Although a lease may be presented as 'standard' you can still negotiate changes to this type of contract if required. It is important to understand and consider some key leasing matters before starting negotiations.

You should seek financial, legal and business advice before entering into a lease so that you understand your rights, liabilities and obligations.

Negotiation participants

Each participant in lease negotiations will be seeking to gain something different. Understanding what each participant's interests and goals are, may help find a mutually acceptable solution.

Tenant/lessee: The business tenant or lessee will seek leasing conditions to ensure their business operation is profitable, including paying for access to the services and support they need. They will usually seek transparency and a level of control over any potential changes that could affect their profitability or operations.

Landlord/lessor: The owner of the property will generally seek optimum rent, minimum expenditure and payment of all expenses by the tenant. Landlords/lessors will usually seek a watertight lease which ensures their rights are fully protected.

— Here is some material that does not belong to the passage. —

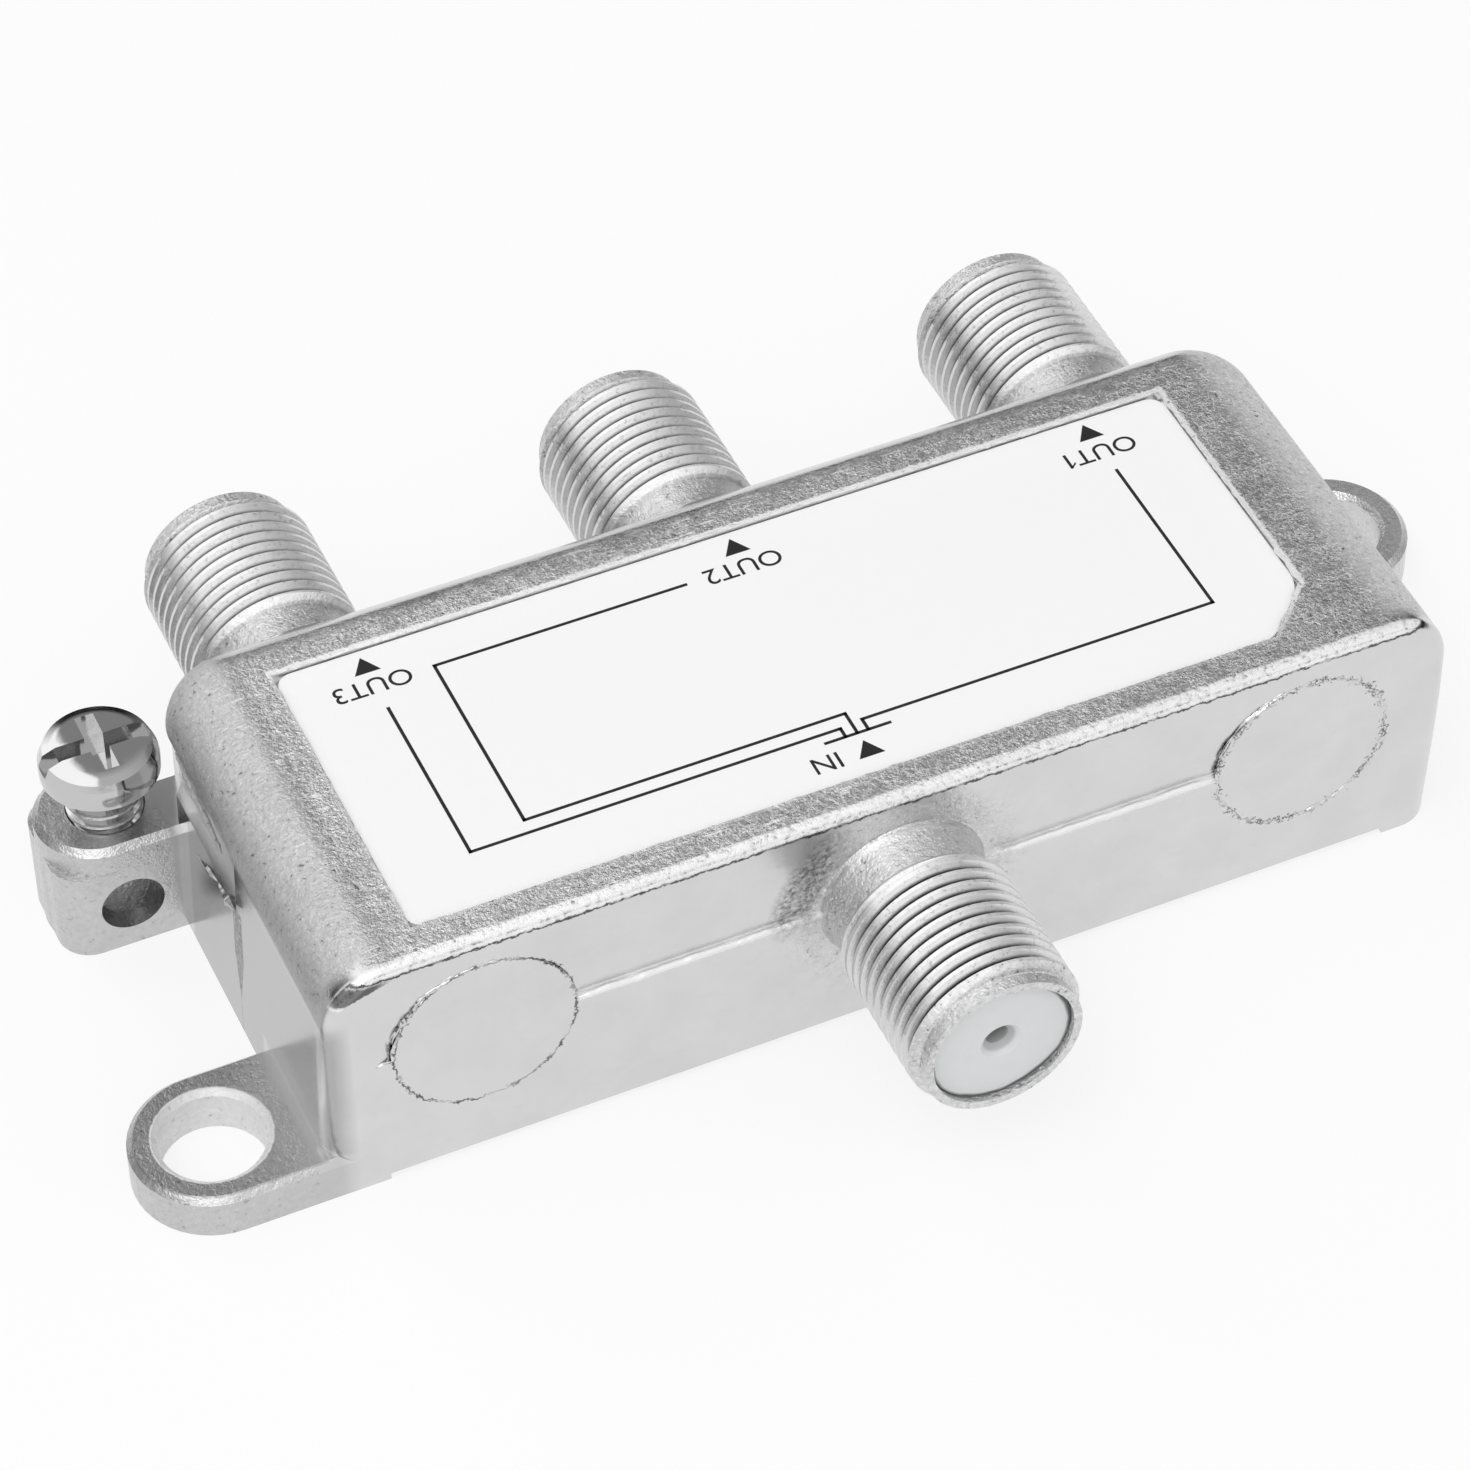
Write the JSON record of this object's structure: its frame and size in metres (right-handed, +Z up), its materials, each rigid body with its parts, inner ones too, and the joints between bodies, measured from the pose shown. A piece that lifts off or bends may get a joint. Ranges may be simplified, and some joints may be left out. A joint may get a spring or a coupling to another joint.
{
  "type": "coaxial splitter",
  "caption": "Die-cast coaxial signal splitter: flat box with threaded F ports on both long sides, fixing ears, an earth lug with its screw and a white label.",
  "frame": {"origin": "middle of the housing's footprint, on the back cover's outer face", "axes": "+Z up through the label, -Y out of the input port, +X along the outputs away from the earth lug"},
  "size_m": [0.0791, 0.0478, 0.0154],
  "materials": {
    "casting": "bright plated zinc die casting, satin, with worn edges",
    "cover_sheet": "tin-plated sheet steel",
    "label_film": "white gloss film with black line drawing",
    "screw_metal": "bright plated steel",
    "insulator_plastic": "milky white plastic",
    "contact_metal": "bright brass",
    "board_laminate": "glass-fibre laminate with green resist",
    "ferrite": "dull dark ferrite",
    "enamelled_wire": "copper-coloured enamelled wire",
    "diode_case": "moulded black plastic",
    "chip_ceramic": "tan ceramic chip",
    "chip_film": "black film resistor"
  },
  "bodies": {
    "splitter": {"housing": "casting", "back_cover": "cover_sheet", "label": "label_film", "input_insulator": "insulator_plastic", "input_contact": "contact_metal", "output_1_insulator": "insulator_plastic", "output_1_contact": "contact_metal", "output_2_insulator": "insulator_plastic", "output_2_contact": "contact_metal", "output_3_insulator": "insulator_plastic", "output_3_contact": "contact_metal", "circuit_board": "board_laminate", "matching_core": "ferrite", "splitter_core_1": "ferrite", "splitter_core_2": "ferrite", "input_choke_core": "ferrite", "output_choke_core_1": "ferrite", "output_choke_core_2": "ferrite", "output_choke_core_3": "ferrite", "matching_winding": "enamelled_wire", "splitter_winding_1": "enamelled_wire", "splitter_winding_2": "enamelled_wire", "input_choke_coil": "enamelled_wire", "output_choke_coil_1": "enamelled_wire", "output_choke_coil_2": "enamelled_wire", "output_choke_coil_3": "enamelled_wire", "steering_diode_1": "diode_case", "steering_diode_2": "diode_case", "steering_diode_3": "diode_case", "blocking_capacitor_1": "chip_ceramic", "blocking_capacitor_2": "chip_ceramic", "blocking_capacitor_3": "chip_ceramic", "blocking_capacitor_4": "chip_ceramic", "decoupling_capacitor_1": "chip_ceramic", "decoupling_capacitor_2": "chip_ceramic", "decoupling_capacitor_3": "chip_ceramic", "matching_capacitor": "chip_ceramic", "balance_resistor_1": "chip_film", "balance_resistor_2": "chip_film", "input_resistor": "chip_film"},
    "screw": {"ground_screw": "screw_metal"}
  },
  "joints": [
    {"name": "earth_screw_travel", "type": "slide", "parent": "splitter", "child": "screw", "axis": [0, 0, 1], "range_m": [-0.0019, 0.0036]}
  ]
}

Letting agent: They are engaged by the landlord to find and evaluate potential tenants and when the tenant has entered into a lease, receives commission from the landlord.

Managing agent (may also be the letting agent): They are engaged by the landlord to carry out various duties as agreed with the landlord. This might include conducting inspections, corresponding with the tenant, receipting the rent and outgoings, and monitoring for and reporting to the landlord about any breaches of the conditions of the lease.

Landlord's solicitor: They are engaged by the landlord to provide appropriate leasing documentation and legal advice to the landlord. Some leases may include clauses that the tenant must pay for any 'reasonable' legal expenses.

What can be negotiated

Price is often perceived as a starting point for many negotiations. Before going to the negotiating table you should know your 'bottom line' (the maximum price you can afford to pay). However, a skilled negotiator will first explore the wider opportunities to improve the overall package in a lease by negotiating better terms and conditions.

There is a lot that can be negotiated besides rent that can impact the profitability of the business, including:

  • protection from competition; this is particularly important if the premises are in a shopping centre or group of shops owned by the same landlord
  • security of tenure for the desired time
  • permitted use (i.e. what you can sell, provide or make on the premises), especially if you are considering adding new products or services
  • an affordable rent for the duration of the lease
  • the outgoings payable and when they are due
  • provisions (clauses) that will not interfere with the day-to-day running of the business or impose excessive financial burdens
  • the ability to operate a profitable business.

The choice and sequence of issues for discussion is an important element of the negotiation. It is usually wise to start with an issue that is not too important so that you can afford to make a concession and thereby show readiness to compromise.

If you are not entirely comfortable with the proposed lease be prepared to say no.

Read more about strategies for negotiating.

Get help from experts

The back and forth discussions about the conditions, terms, duration and costs associated with a new lease or the extension of a current lease are all part of commercial negotiations. Disagreements on these things during negotiation doesn't mean the participants are in a dispute. Disagreements on what terms end up in the lease are a normal part of any commercial negotiation.

Negotiating does not come easily to everybody and it's a skill that can be developed over time.

Read more about negotiating successfully.

If you're not sure how to navigate a disagreement on some of the terms, you are not used to bargaining or not knowledgeable in the area of leasing, some outside help may be worth considering. For example, you may wish to be represented during any discussions.

Experts in negotiating commercial leases exist and can complement the advice from financial or legal experts. In some cases, tenants' agents may include legal or financial advice as part of their service.